Where is the compensation from insurance companies?
| THE INDEPENDENT | We begin with an extended excerpt from former Minister of Finance, Prof. Ezra Sabiti Suruma’s 2014 book titled `Advancing the Ugandan Economy: A personal Account’.
On page 159, he writes: In some accidents, dozens of people died and many more were injured. Of course the buses carried many more than 100 passengers, even though they had only 62 seats. Passengers sat on top of each other while others travelled standing. When an accident occurred, many of these passengers were thrown all over the place and the ensuing scenes were horrific.
On top of this, it was very difficult to compel the insurance companies to pay. The court system itself was slow and often corrupt. So the bus owner could spend months, or even years, trying to get the insurance company to reimburse for losses. On at least two occasions when KOMESA buses overturned with much loss of life and many injured, the insurance company did not pay for repair of the buses or for the treatment of the injured. Motor vehicle insurance in Uganda appeared to be a racket in which motor vehicle owners regularly paid insurance companies premiums but received nothing in return.

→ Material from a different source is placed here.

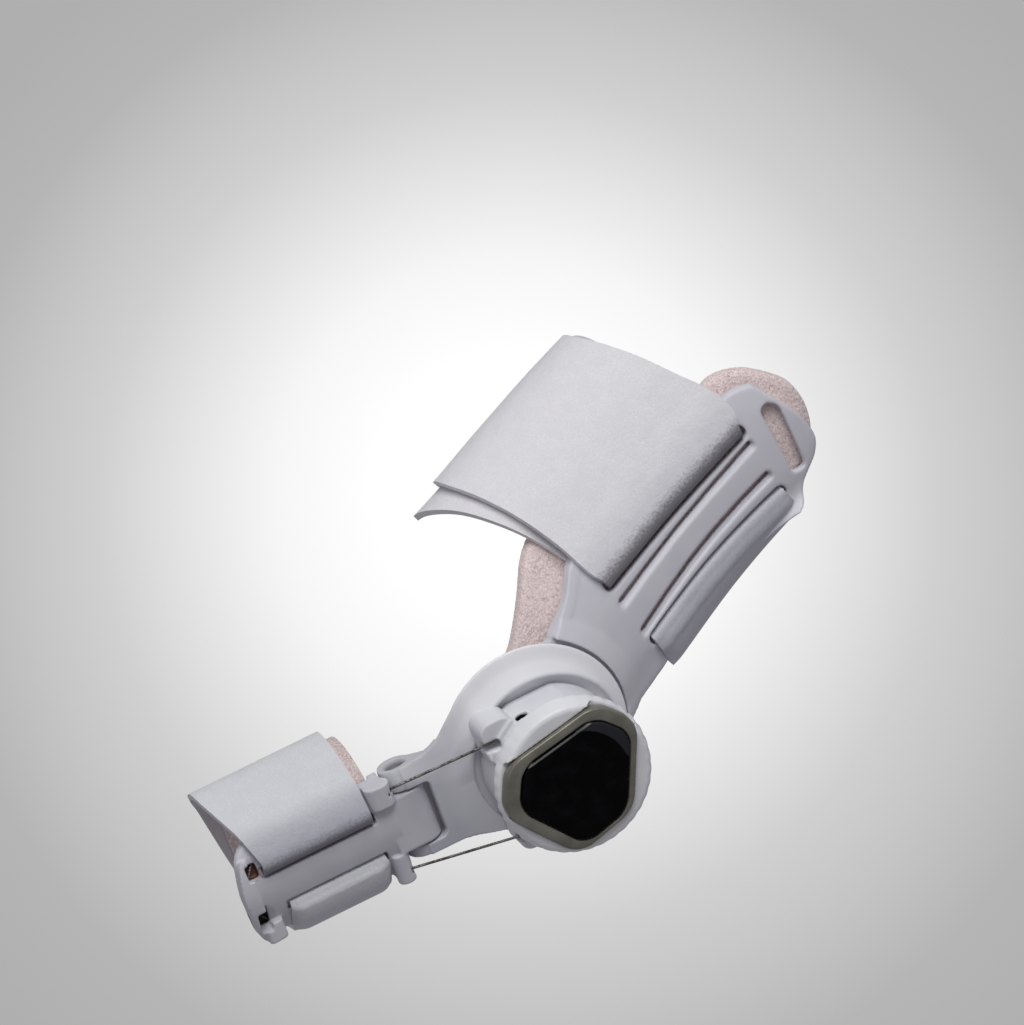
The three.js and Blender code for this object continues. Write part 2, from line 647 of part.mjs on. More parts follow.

The establishment of the Uganda Insurance Commission under the Ministry of Finance was intended to enforce a code of conduct and ensure that policyholder rights would be honoured. By 2010, however, Uganda had still not succeeded in having motor vehicle owners to perform regular maintenance on their vehicles and insurance companies to perform their duties under the various policies they had sold. The refusal by many insurance companies to meet their contractual obligations placed many bus operators at risk of losing their buses without compensation if and when there was an accident. At the same time, the behavior of many insurance companies subjected many bus passengers to unnecessary risk of injury without just compensation. The requirement to purchase `third party’ insurance stickers, which the police enforced ruthlessly throughout Uganda, was a virtual donation to the insurance companies by the vehicle owners. Consequently, while the speed of public transportation and access to virtually all parts of Uganda increased, the safety of travel remained poor, and the overall administrative structures to enforce safety and insurance compensation did not match the techno
logical advances in that sector. End quote.
Fast-forward to 2019 and a quote from President Yoweri Museveni when he visited the scene of the Aug.18 gory fuel tanker accident that killed over 25 people and injured many more in Kyambura village Rubirizi district.
“What is the role of the Third Party insurance, this is very absolute and many vehicles are on the road without it but they are carrying people,” Museveni told a gathered crowd, “My responsibility is not to compensate accident victims but to offer assistance to the families, compensation must be done by owners of the vehicles involved in accidents.” He said all cars must have comprehensive Motor Third Party insurance.
Many motor vehicles on the road have either Motor Vehicle Third Party Insurance or Motor Comprehensive Insurance. The bigger question is why insurance companies hide and refuse to pay whenever a claim is made. Are the YY Coaches buses that were recently involved in accidents not insured? What compensation has the insurer made? Why should motor vehicle owners continue donating free money to insurance companies as Prof. Suruma describes? The Uganda Insurance Regulatory Authority needs to give the public answers.